Although Bannockburn was where Scotland won its independence, it was where I managed to catch a chill that led to a doozy of a cold. It was a cold, dark, blustery day up on that hill where the monument to the Battle of Bannockburn resides. While we were there, it began to rain – in torrents. We headed towards Stirling, but bypassed the town, seeing the castle from a distance. Then we headed west to Aberfoyle – Rob Roy country.

We had lunch in Aberfoyle and watched some sheep dog trials. Those dogs are amazing. Next to where they had the sheep dog trials, they had several birds of prey. They had falconz, hawks and eagles of different types, plus several owls. There was this one, tiny little owl who was dancing to some music only he could hear. He was adorable. I didn’t yet own a video camera, so I couldn’t record him doing his thing, but I did get a photo.

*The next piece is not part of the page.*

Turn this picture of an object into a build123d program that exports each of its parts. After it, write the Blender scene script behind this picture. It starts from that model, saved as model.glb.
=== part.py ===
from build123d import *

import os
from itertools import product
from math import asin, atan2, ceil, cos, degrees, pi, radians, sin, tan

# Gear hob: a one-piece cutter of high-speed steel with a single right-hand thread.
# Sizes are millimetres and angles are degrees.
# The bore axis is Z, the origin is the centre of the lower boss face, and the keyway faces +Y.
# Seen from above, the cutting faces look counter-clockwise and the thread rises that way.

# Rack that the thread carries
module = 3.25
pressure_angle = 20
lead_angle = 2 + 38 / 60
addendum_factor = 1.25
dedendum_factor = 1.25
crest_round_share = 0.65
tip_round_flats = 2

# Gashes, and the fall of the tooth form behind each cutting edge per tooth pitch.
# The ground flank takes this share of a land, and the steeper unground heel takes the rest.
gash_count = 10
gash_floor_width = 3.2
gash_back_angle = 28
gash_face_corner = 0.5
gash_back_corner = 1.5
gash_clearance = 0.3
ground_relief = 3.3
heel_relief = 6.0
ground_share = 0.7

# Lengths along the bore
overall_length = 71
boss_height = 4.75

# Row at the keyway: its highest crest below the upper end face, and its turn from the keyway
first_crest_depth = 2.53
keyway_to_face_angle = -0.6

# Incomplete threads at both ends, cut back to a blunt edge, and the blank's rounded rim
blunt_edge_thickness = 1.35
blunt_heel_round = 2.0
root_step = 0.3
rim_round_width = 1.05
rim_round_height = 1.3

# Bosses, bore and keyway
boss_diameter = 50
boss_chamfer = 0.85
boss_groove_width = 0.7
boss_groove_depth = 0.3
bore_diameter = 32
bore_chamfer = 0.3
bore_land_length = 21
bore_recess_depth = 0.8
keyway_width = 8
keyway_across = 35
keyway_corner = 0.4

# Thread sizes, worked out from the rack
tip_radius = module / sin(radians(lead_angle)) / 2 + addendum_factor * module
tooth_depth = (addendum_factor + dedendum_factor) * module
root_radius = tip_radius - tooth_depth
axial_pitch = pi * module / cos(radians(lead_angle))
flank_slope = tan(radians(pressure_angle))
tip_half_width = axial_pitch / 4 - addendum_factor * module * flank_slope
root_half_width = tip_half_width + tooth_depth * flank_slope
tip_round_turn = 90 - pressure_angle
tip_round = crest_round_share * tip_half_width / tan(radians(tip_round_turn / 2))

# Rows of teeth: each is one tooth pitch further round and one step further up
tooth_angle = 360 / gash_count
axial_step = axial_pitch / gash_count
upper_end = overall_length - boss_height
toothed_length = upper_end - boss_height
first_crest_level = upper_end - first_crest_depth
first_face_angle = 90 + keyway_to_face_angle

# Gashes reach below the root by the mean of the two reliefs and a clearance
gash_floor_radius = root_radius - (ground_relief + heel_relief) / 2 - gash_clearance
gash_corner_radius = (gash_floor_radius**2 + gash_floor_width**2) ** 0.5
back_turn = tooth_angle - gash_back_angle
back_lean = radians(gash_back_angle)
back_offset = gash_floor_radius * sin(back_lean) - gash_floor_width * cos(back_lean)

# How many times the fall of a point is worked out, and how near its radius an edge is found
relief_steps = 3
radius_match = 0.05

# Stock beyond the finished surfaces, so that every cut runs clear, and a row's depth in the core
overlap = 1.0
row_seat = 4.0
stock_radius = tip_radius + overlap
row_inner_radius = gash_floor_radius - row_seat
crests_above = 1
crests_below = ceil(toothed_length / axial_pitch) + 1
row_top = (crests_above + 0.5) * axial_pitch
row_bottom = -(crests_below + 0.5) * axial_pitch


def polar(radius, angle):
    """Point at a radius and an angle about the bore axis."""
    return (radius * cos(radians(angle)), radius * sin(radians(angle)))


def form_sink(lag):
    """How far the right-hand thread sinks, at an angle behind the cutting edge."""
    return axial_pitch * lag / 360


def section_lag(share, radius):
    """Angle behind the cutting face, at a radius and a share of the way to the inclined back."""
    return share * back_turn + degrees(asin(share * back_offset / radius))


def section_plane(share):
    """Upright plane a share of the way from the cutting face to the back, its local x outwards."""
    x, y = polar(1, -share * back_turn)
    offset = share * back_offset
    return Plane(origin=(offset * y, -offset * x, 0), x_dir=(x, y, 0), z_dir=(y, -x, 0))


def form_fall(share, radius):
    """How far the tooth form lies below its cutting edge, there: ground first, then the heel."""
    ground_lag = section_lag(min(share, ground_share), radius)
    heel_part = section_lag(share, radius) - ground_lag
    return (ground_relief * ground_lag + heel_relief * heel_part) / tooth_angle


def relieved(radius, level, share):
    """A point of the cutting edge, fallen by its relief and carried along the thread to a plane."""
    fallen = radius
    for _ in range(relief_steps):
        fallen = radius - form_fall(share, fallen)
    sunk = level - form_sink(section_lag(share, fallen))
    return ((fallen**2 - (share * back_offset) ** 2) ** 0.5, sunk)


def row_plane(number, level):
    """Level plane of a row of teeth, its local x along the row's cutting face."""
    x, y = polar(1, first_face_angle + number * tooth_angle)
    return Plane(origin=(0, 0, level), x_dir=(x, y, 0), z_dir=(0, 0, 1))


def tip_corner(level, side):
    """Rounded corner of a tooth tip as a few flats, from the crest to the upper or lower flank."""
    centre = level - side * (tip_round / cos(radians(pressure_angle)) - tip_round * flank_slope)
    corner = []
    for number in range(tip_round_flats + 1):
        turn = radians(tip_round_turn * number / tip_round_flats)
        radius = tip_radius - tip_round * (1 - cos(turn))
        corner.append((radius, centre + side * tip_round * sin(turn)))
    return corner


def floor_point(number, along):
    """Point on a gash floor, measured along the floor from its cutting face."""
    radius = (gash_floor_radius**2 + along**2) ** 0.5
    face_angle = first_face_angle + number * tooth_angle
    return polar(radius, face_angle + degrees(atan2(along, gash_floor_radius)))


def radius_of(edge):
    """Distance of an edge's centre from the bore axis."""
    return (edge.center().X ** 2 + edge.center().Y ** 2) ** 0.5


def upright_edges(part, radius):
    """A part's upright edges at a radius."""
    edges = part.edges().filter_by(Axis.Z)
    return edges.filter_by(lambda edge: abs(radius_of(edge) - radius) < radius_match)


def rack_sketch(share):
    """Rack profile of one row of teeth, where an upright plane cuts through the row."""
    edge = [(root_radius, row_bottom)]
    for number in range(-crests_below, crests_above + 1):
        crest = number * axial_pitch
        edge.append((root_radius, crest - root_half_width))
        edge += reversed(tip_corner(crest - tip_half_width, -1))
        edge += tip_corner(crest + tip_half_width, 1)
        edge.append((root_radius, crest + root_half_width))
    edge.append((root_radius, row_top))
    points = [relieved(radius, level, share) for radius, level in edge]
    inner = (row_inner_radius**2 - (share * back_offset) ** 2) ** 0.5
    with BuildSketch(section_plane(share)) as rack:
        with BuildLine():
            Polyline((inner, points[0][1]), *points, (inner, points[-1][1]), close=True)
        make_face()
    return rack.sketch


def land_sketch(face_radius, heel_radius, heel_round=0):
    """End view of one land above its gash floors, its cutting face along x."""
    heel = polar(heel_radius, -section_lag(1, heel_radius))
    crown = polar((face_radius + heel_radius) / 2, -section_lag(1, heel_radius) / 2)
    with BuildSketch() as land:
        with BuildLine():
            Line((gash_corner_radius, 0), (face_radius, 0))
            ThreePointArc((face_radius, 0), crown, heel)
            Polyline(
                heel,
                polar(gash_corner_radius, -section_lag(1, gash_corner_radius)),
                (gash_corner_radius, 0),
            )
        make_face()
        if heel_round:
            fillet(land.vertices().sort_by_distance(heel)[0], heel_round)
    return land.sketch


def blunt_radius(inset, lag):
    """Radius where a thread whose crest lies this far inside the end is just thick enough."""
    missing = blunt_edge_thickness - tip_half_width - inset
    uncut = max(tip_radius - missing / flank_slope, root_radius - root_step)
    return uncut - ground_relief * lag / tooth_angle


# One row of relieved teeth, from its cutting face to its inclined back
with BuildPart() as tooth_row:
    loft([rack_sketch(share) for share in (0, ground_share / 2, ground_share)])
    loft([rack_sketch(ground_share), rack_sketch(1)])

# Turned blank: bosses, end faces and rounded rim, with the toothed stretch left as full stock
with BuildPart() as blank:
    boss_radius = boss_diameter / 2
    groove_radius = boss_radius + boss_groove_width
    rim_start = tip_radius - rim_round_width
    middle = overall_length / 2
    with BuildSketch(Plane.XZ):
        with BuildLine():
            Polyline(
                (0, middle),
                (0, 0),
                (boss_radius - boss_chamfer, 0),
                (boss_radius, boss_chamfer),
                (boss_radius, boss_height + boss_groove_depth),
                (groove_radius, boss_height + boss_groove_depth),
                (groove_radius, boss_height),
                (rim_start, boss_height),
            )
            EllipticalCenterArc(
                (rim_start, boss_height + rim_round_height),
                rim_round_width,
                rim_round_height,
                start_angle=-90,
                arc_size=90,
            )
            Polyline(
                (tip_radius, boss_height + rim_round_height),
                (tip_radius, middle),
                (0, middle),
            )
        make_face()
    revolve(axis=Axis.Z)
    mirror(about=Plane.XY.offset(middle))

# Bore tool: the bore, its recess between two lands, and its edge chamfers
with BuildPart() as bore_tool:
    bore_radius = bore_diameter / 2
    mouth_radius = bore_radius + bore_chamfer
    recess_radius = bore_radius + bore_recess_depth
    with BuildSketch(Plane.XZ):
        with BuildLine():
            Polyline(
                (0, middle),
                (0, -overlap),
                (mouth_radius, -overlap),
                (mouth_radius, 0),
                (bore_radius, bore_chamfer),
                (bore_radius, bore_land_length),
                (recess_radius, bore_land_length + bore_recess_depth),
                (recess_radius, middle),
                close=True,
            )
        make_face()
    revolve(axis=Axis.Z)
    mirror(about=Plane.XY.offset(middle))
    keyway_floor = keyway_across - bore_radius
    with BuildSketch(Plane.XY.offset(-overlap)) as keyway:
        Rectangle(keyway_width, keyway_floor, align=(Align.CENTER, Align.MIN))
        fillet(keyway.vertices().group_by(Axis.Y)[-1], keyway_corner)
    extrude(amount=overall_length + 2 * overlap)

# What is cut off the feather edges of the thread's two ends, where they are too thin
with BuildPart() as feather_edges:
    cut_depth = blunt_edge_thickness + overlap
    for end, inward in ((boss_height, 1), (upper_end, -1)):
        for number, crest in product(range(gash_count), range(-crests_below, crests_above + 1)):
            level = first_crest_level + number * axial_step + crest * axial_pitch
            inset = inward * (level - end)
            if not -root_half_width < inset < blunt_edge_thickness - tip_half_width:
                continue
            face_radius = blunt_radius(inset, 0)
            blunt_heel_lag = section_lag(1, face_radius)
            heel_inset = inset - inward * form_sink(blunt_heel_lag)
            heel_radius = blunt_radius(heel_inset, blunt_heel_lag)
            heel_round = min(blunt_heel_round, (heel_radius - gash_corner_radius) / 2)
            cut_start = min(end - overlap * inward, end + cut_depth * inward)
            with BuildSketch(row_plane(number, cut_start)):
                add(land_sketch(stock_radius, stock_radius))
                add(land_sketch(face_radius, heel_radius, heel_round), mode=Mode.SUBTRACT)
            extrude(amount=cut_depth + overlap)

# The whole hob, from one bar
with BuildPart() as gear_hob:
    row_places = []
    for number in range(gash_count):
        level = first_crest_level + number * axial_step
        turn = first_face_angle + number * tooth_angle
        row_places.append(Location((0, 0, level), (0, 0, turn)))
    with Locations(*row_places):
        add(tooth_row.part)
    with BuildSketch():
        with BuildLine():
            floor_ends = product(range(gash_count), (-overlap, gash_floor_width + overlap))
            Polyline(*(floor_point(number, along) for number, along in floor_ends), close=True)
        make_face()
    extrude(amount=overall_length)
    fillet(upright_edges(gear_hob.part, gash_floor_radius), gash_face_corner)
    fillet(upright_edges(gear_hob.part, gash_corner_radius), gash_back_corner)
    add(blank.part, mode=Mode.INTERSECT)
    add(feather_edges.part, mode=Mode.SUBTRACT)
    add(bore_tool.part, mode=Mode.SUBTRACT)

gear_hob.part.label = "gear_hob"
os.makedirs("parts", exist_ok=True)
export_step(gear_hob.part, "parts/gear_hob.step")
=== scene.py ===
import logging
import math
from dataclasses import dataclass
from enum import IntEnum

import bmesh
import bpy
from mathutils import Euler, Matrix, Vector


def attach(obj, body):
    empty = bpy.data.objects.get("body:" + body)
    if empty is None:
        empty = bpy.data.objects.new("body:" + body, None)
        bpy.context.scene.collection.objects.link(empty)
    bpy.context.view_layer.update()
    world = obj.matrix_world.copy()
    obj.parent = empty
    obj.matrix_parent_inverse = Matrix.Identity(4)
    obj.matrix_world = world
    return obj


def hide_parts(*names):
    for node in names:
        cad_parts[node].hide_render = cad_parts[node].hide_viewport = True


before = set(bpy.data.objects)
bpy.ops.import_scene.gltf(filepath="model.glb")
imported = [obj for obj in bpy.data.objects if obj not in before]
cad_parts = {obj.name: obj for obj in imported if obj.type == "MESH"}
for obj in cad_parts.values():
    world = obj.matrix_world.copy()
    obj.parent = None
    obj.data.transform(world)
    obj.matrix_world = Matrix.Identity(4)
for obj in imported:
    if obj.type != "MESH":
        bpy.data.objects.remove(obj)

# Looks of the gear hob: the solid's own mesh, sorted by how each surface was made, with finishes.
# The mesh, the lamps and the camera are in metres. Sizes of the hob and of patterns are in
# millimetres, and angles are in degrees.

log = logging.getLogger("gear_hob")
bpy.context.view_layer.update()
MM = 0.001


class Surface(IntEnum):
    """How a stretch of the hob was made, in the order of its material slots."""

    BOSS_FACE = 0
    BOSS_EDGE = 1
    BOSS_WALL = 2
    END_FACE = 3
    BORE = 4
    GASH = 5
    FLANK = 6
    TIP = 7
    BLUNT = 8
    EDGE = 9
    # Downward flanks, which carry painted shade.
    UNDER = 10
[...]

By the time we arrived in Glasgow, I was very ill. We were having a group dinner that night. So I got everything ready for the next day, went and had dinner and came back to the room as early as possible. I did sleep a lot on the plane on the way home. We had to switch again in Amsterdam, but then I had hours before we reached Minneapolis. The flight attendants took pity on me, as they could tell I was quite feverish, and kept pouring liquids down me. Fortunately, we were right next to a lavatory.

Edinburgh Castle
Gladstone’s Land — all six stories — built in the late 1500s.
St Giles Cathedral
Deacon Brodie’s Tavern
John Knox House
Holyrood Palace. This wing is where Mary, Queen of Scots had her rooms
Along Calton Road — looking up from where we were to where we wanted to be.
Toasting the haggis at the Scottish Night.
Monument at Bannockburn. The statue is of Robert the Bruce.